X^{2}Z=(\sigma_{X}^{2}Z_{X}^{2}+2\sigma_{X}Z_{X}\mu_{X}+\mu_{X}^{2})(\sigma_{Z}Z_{X}\rho_{XZ}+\sigma_{Z}Z_{Z}\sqrt{1-\rho_{XZ}^{2}}+\mu_{Z})

Now, that looks boring to expand but the good thing is that I’m working with centered variables in this specific case, so \mu_{X}=\mu_{Z}=0 and:

X^{2}Z=(\sigma_{X}^{2}Z_{X}^{2})(\sigma_{Z}Z_{X}\rho_{XZ}+\sigma_{Z}Z_{Z}\sqrt{1-\rho_{XZ}^{2}})

X^{2}Z=\sigma_{X}^{2}\sigma_{Z}\rho_{XZ}Z_{X}^{3}+\sigma_{X}^{2}\sigma_{Z}Z_{X}^{2}Z_{Z}\sqrt{1-\rho_{XZ}^{2}}

E[X^{2}Z]=E[\sigma_{X}^{2}\sigma_{Z}\rho_{XZ}Z_{X}^{3}]+E[\sigma_{X}^{2}\sigma_{Z}Z_{X}^{2}Z_{Z}\sqrt{1-\rho_{XZ}^{2}}]

E[X^{2}Z]=\sigma_{X}^{2}\sigma_{Z}\rho_{XZ}E[Z_{X}^{3}]+\sigma_{X}^{2}\sigma_{Z}\sqrt{1-\rho_{XZ}^{2}}E[Z_{X}^2Z_{Z}]

Notice that, by construction, Z_{X} and Z_{Z} are each independent, standard normal variables so we can express the product as Z_{X}^{2}Z_{Z}=Z^{3} because Z^{3} is really just some generic standard normal variable that is being raised to the cubic power.

Now, we know that E[Z^{3}]=0 for the case of the normal distribution so:

E[X^{2}Z]=\sigma_{X}^{2}\sigma_{Z}\rho_{XZ}E[Z_{X}^{3}]+\sigma_{X}^{2}\sigma_{Z}\sqrt{1-\rho_{XZ}^{2}}E[Z^{3}]
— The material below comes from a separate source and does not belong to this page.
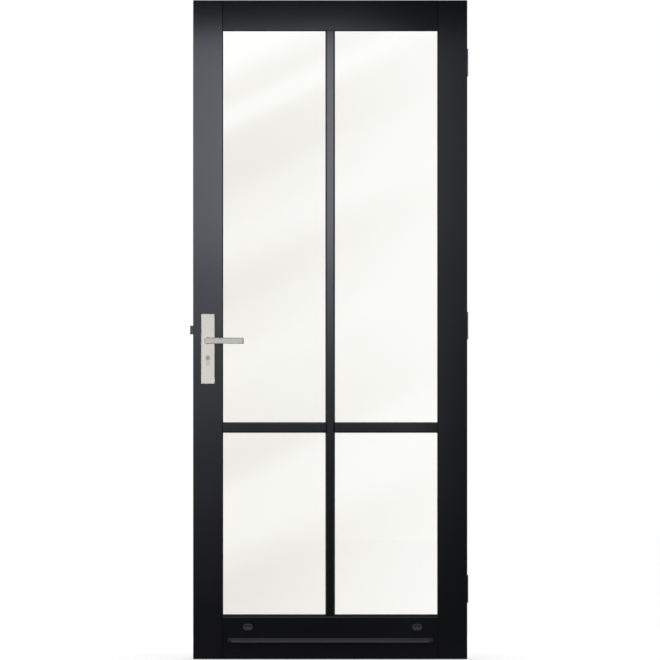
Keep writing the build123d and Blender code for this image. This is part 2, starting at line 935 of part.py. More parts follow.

E[X^{2}Z]=\sigma_{X}^{2}\sigma_{Z}\rho_{XZ}(0)+\sigma_{X}^{2}\sigma_{Z}\sqrt{1-\rho_{XZ}^{2}}(0)

E[X^{2}Z]=0 + 0 = 0

So now you know what centering does to the correlation between variables and why under normality (or really under any symmetric distribution) you would expect the correlation to be 0.